Study on pressure pulsation of the 90 series axial piston pump

Abstract

To tackle the system vibration and noise issues arising from pressure pulsation in axial piston pumps, this study takes the 90R100 axial piston pump as the research subject, systematically exploring the influence of structural parameters on pressure pulsation via integrated theoretical modeling and AMESim simulation, and proposing two passive suppression strategies. A closed-loop system model combining piston kinematics and fluid dynamics is first established to quantitatively analyze the impact of piston number, spindle speed, swashplate angle, and fluid bulk modulus on pulsation characteristics. The results indicate that the parity of piston number significantly affects pulsation behavior—odd-numbered pistons show notably lower pressure pulsation rates than even-numbered ones at low counts, with this difference weakening when the piston number reaches n ≥ 9—while increasing the swashplate angle exacerbates pressure pulsation.
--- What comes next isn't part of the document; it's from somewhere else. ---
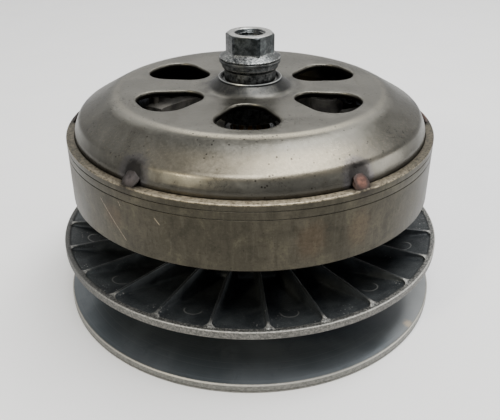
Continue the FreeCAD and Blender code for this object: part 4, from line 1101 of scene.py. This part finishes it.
def lower_finish():
    """Belt-polished dark grey face with a turned rim, painted light on its right side and a painted
    highlight spot by the rim.
    """
    f = Finish("sheave_steel", 0.7)
    cloud = f.noise(0.03, 3, 0.55, 0.3)
    f.colour = f.mix(f.band(cloud, 0.35, 0.65), (80, 86, 90), (100, 105, 109))
    rings = f.noise(1, 4, 0.7, at=f.combine(f.times(f.radius, 2.4), f.times(f.z, 2.4), 0))
    f.over((118, 122, 125), f.band(rings, 0.48, 0.7), 0.3)
    smudge = f.noise(0.12, 5, 0.7, 0.6, at=f.stretch(1, 1, 2))
    f.over((64, 68, 72), f.band(smudge, 0.52, 0.72), 0.35)
    lit = f.both(f.band(f.around_axis(), 34, 66), f.band(f.around_axis(), 150, 120))
    f.over((150, 152, 152), lit, 0.8)
    # painted highlight: a ragged warm bright spot by the rim, on the right
    x, y = polar(FIXED_R - 1.6, from_front(54.5))
    away = f.vector("DISTANCE", f.combine(f.x, f.y, 0), (x, y, 0))
    ragged = f.plus(away, f.times(f.noise(0.5, 5, 0.8), 4))
    f.over((196, 178, 150), f.band(ragged, 5.2, 2.6), 0.6)
    rim = f.beyond(FIXED_R - 0.9, FIXED_R - 0.5)
    grain = f.band(f.noise(0.9, 5, 0.8), 0.34, 0.66)
    f.over(f.mix(grain, (92, 92, 88), (132, 131, 125)), rim)
    crest = f.both(
        f.stripe(f.z, FIXED_FOOT_Z + 3.75, 0.1, 0.22), f.beyond(FIXED_R - 0.8, FIXED_R - 0.4)
    )
    f.over((176, 173, 165), crest, 0.8)
    line = f.both(
        f.stripe(f.z, FIXED_FOOT_Z + 1.2, 0.1, 0.2), f.beyond(FIXED_R - 0.3, FIXED_R - 0.1)
    )
    f.over((44, 43, 40), line, 0.7)
    under = f.band(f.noise(0.8, 6, 0.8), 0.32, 0.7)
    slope = f.times(f.minus(FIXED_R, f.radius), SHEAVE_SLOPE)
    back = f.both(f.band(f.minus(f.z, slope), 2.6, 1.8), f.beyond(FIXED_R - 1, FIXED_R - 2))
    f.over(f.mix(under, (58, 57, 54), (84, 82, 77)), back)
    rough = f.level(f.band(smudge, 0.35, 0.7), 0.3, 0.4)
    rough = f.level(rim, rough, 0.48)
    rough = f.level(back, rough, 0.55)
    f.bump(rings, 0.15, 0.04)
    f.bump(f.both(grain, rim), 0.35, 0.1)
    return f.done(rough)


def nut_finish():
    """Blackened steel with rubbed chamfers, corners and flange edge; painted light on the left and
    right faces and a painted highlight on the flange cone's front.
    """
    f = Finish("nut_steel", 0.9)
    patch = f.noise(0.45, 4, 0.65)
    fine = f.noise(1.6, 5, 0.75)
    f.colour = f.mix(f.band(patch, 0.38, 0.7), (30, 33, 34), (62, 66, 67))
    worn = f.band(f.noise(1.2, 4, 0.75), 0.36, 0.58)
    f.over((168, 168, 166), f.edges(0.35), worn, 0.85)
    crown = f.above(NUT_TOP - 0.4, NUT_TOP - 0.1)
    f.over((178, 178, 175), crown, f.level(worn, 0.45, 1))
    # painted light: a streaky lighter tone on the right faces
    right_sheen_streaks = f.noise(
        1, 4, 0.8, 0.6, at=f.combine(f.times(f.z, 0.5), f.times(f.x, 1.4), f.times(f.y, 1.4))
    )
    right = f.band(f.x, 0.5, 4.5)
    f.over((96, 97, 96), f.band(right_sheen_streaks, 0.54, 0.66), right, 0.4)
    # painted light: lighter patches on the left faces
    left = f.band(f.x, -5.2, -7.4)
    f.over((96, 98, 99), f.band(patch, 0.4, 0.62), left, 0.4)
    cone = f.both(
        f.above(WASHER_TOP + 0.7, WASHER_TOP + 0.95), f.above(WASHER_TOP + 3.4, WASHER_TOP + 2.6)
    )
    grit = f.band(f.noise(1.1, 5, 0.85), 0.4, 0.66)
    # gritty wear on the flange cone, brightened towards the front as a painted highlight
    near = f.band(f.absolute(f.plus(f.around_axis(), 12)), 78, 18)
    f.over((186, 188, 186), cone, grit, f.level(near, 0.15, 0.85))
    wall = f.both(f.beyond(WASHER_R - 0.6, WASHER_R - 0.3), f.band(grit, 0.5, 0.8))
    f.over((190, 191, 188), wall, 0.8)
    rough = f.level(f.band(fine, 0.3, 0.7), 0.26, 0.44)
    f.bump(fine, 0.45, 0.12)
    f.bump(patch, 0.3, 0.3)
    return f.done(rough)


def machined(name, dark, light, shine, scale=1):
    """Turned or ground metal: fine tool lines, smudges, worn edges and painted shade in the
    corners.
    """
    f = Finish(name, 0.9)
    lines = f.noise(1, 3, 0.7, at=f.combine(f.times(f.radius, 3), f.times(f.z, 3), 0))
    smudge = f.noise(0.2 * scale, 4, 0.65, 0.4)
    f.colour = f.mix(f.band(smudge, 0.34, 0.68), dark, light)
    f.over(light, f.band(lines, 0.5, 0.75), 0.3)
    f.over((205, 203, 196), f.edges(0.4), 0.6)
    # painted shade: darker where ambient occlusion finds corners
    corner_shade = f.band(f.crevices(6), 0.75, 0.35)
    f.over((24, 21, 18), corner_shade, 0.5)
    rough = f.level(f.band(smudge, 0.3, 0.7), shine, shine + 0.16)
    f.bump(lines, 0.2, 0.04)
    f.bump(f.noise(1.4 * scale, 4, 0.7), 0.2, 0.06)
    return f.done(rough)


def cast(name, dark, light):
    """Cast metal: grain, clouds and rubbed edges."""
    f = Finish(name, 0.6)
    grain = f.noise(1.7, 5, 0.75)
    cloud = f.noise(0.12, 4, 0.6, 0.4)
    f.colour = f.mix(f.band(cloud, 0.35, 0.66), dark, light)
    f.over(light, f.band(grain, 0.5, 0.7), 0.4)
    f.over((190, 187, 180), f.edges(0.5), f.band(grain, 0.35, 0.55), 0.6)
    f.bump(grain, 0.6, 0.25)
    return f.done(f.level(grain, 0.45, 0.65))


def moulded(name, dark, light, rough_low=0.5):
    """Rubber, plastic, paint or friction material: fine tooth, slight colour shifts and dust."""
    f = Finish(name, 0)
    tooth = f.noise(3, 5, 0.75)
    cloud = f.noise(0.25, 4, 0.6)
    f.colour = f.mix(f.band(cloud, 0.3, 0.7), dark, light)
    f.over(light, f.band(tooth, 0.55, 0.75), 0.3)
    f.over((150, 146, 138), f.edges(0.3), 0.35)
    f.bump(tooth, 0.5, 0.12)
    return f.done(f.level(tooth, rough_low, rough_low + 0.25))


# --- dressing the pieces ---
def dress(piece, material, body, slot, *nodes):
    piece.data.materials.append(material)
    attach(piece, body)
    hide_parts(*nodes)


def paint(material, slot, *nodes):
    """Gives CAD nodes that stay their finish."""
    for name in nodes:
        node = frame["nodes"][name]
        if not node.material_slots:
            node.data.materials.append(material)
        for place in node.material_slots:
            place.material = material


def build_bell():
    dress(dome_shell(), dome_finish(), "clutch_bell", "plate_steel", "bell_dome_plate")
    dress(drum_wall(), drum_finish(), "clutch_bell", "drum_steel", "bell_drum_ring")
    dress(weld_beads(), weld_finish(), "clutch_bell", "weld_steel", "bell_welds")
    dress(clutch_nut(), nut_finish(), "clutch_bell", "nut_steel", "clutch_nut")
    washer = machined("washer_steel", (40, 42, 43), (82, 84, 84), 0.3)
    dress(flat_washer(), washer, "clutch_bell", "nut_steel", "nut_washer")
    hub = machined("hub_dark_steel", (34, 36, 37), (104, 106, 106), 0.34, scale=3)
    paint(hub, "hub_steel", "bell_hub")


TURNED = (                                   # slot, dark, light, lowest roughness, nodes
    ("bearing_steel", (128, 130, 132), (178, 180, 182), 0.22,
     ("ball_bearing_outer_ring", "ball_bearing_inner_ring", "ball_bearing_balls",
      "needle_bearing_cup", "needle_bearing_rollers")),
    ("cage_brass", (128, 96, 48), (176, 138, 74), 0.32,
     ("ball_bearing_cage", "needle_bearing_cage")),
    ("rivet_steel", (90, 88, 84), (140, 137, 130), 0.4, ("sheave_rivets",)),
    ("spring_steel", (40, 39, 40), (78, 76, 76), 0.35, ("bearing_circlip", "pin_clips")),
    ("hub_steel", (96, 95, 92), (150, 148, 142), 0.3,
     ("driven_hub", "cam_tube", "guide_pins", "guide_roller_1", "guide_roller_2",
      "guide_roller_3", "shoe_pivot_pins", "damper_posts")),
    ("collar_steel", (84, 82, 76), (126, 122, 112), 0.4, ("seal_collar",)),
    ("carrier_steel", (40, 39, 36), (74, 72, 66), 0.42, ("clutch_carrier", "carrier_nut")),
)


def build_pulley():
    dress(lower_sheave(), lower_finish(), "driven_pulley", "sheave_steel", "fixed_sheave")
    dress(upper_sheave(), ribbed_finish(), "movable_face", "cast_sheave", "movable_sheave")
    for slot, dark, light, shine, nodes in TURNED:
        paint(machined(slot, dark, light, shine), slot, *nodes)
    paint(moulded("seat_plastic", (22, 22, 22), (40, 40, 39)), "seat_plastic", "spring_seat")
    rubber = moulded("seal_rubber", (20, 18, 17), (44, 38, 34))
    paint(rubber, "seal_rubber", "ball_bearing_seals", "o_rings", "lip_seals", "damper_rubbers")


def build_clutch():
    shoe = cast("shoe_casting", (92, 90, 86), (136, 132, 125))
    lining = moulded("lining", (50, 44, 37), (96, 84, 68), 0.65)
    coil = machined("spring_blue_grey", (52, 54, 60), (96, 98, 104), 0.32)
    for index in range(1, SHOES + 1):
        paint(shoe, "shoe_casting", f"clutch_shoe_{index}")
        paint(lining, "lining", f"shoe_lining_{index}")
        piece, start, end = shoe_coil(index)
        piece.data.materials.append(coil)
        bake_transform(piece)
        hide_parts(f"shoe_spring_{index}")
    spring = main_coil()
    painted = moulded("spring_paint", (34, 38, 44), (62, 66, 72), 0.35)
    dress(spring, painted, "driven_pulley", "spring_paint", "main_spring")
    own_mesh(spring)


# --- studio ---
FLOOR_HALF, FLOOR_NEAR, FLOOR_FAR, FLOOR_SWEEP = 3200, -1800, 2600, 900
SKY_COLOUR, SKY_STRENGTH = (0.97, 0.98, 1, 1), 0.55
LAMPS = (                                    # name, place, size, power, colour
    ("overhead", (0.2, -0.12, 1.1), (1.5, 0.4), 21, (1, 1, 1)),
    ("behind", (0, 1.3, 1.1), (2, 0.5), 9, (1, 0.99, 0.95)),
    ("front_left", (-0.68, -0.81, 0.65), (0.15, 0.15), 5, (1, 0.9, 0.66)),
    ("right", (1, -0.1, 0.2), (0.6, 0.3), 3.5, (1, 0.98, 0.95)),
)
CAMERA_LENS, CAMERA_SENSOR = 47.25, 36
CAMERA_AIM, CAMERA_ELEVATION, CAMERA_DISTANCE = 0.0335, 28.98, 0.31196


def floor():
    """Pale floor that sweeps up into a backdrop far behind."""
    corners = [(FLOOR_NEAR, 0), (FLOOR_FAR, 0, FLOOR_SWEEP), (FLOOR_FAR, FLOOR_FAR)]
    path = rounded(corners, step=6)
    points, faces = [], []
    for y, z in path:
        points += [(-FLOOR_HALF, y, z), (FLOOR_HALF, y, z)]
    for i in range(len(path) - 1):
        faces.append((2 * i, 2 * i + 1, 2 * i + 3, 2 * i + 2))
    piece = new_piece("studio_floor", points, faces)
    f = Finish("studio_paper", 0, 0.2)
    cloud = f.noise(0.02, 3)
    f.colour = f.mix(cloud, (238, 238, 238), (244, 244, 244))
    piece.data.materials.append(f.done(f.level(cloud, 0.8, 0.9)))


def softbox(name, place, aim, size, power, colour):
    light = bpy.data.lights.new(name, "AREA")
    light.shape = "RECTANGLE"
    light.size, light.size_y = size
    light.energy = power
    light.color = colour
    lamp = bpy.data.objects.new(name, light)
    bpy.context.scene.collection.objects.link(lamp)
    lamp.location = place
    lamp.rotation_euler = (Vector(aim) - Vector(place)).to_track_quat("-Z", "Y").to_euler()


def studio():
    world = bpy.data.worlds.new("studio_world")
    world.use_nodes = True
    sky = world.node_tree.nodes["Background"]
    sky.inputs["Color"].default_value = SKY_COLOUR
    sky.inputs["Strength"].default_value = SKY_STRENGTH
    bpy.context.scene.world = world
    middle = (0, 0, DRUM_TOP * MM)
    for name, place, size, power, colour in LAMPS:
        softbox(name, place, middle, size, power, colour)


def camera():
    elevation = math.radians(CAMERA_ELEVATION)
    data = bpy.data.cameras.new("photo_camera")
    data.lens = CAMERA_LENS
    data.sensor_width = CAMERA_SENSOR
    eye = bpy.data.objects.new("photo_camera", data)
    bpy.context.scene.collection.objects.link(eye)
    height = CAMERA_AIM + CAMERA_DISTANCE * math.sin(elevation)
    eye.location = (0, -CAMERA_DISTANCE * math.cos(elevation), height)
    eye.rotation_euler = (math.pi / 2 - elevation, 0, 0)
    bpy.context.scene.camera = eye


build_bell()
build_pulley()
build_clutch()
floor()
studio()
camera()

bpy.context.view_layer.update()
Although high-bulk-modulus oil mitigates flow pulsation, it intensifies pressure oscillations. Based on these findings, a composite pulsation damper and a trapped volume compensator are innovatively proposed. The damper, integrating a spring accumulator for low-frequency buffering, a bladder accumulator for high-frequency absorption, and a throttle valve for impedance matching, reduces the pressure pulsation rate from 0.0372 to 0.0088 (a 76.3 % decrease), meeting ISO 10767–1:2015 Class A standards (δP<0.01). The compensator, by dynamically balancing closed-dead-volume effects, decreases the pulsation rate to 0.0198 (a 46.8 % reduction), achieving Class B compliance (δP<0.02). This research provides both theoretical foundations and practical technical pathways for the low-noise design of high-reliability hydraulic systems, contributing to engineering applications in related industries.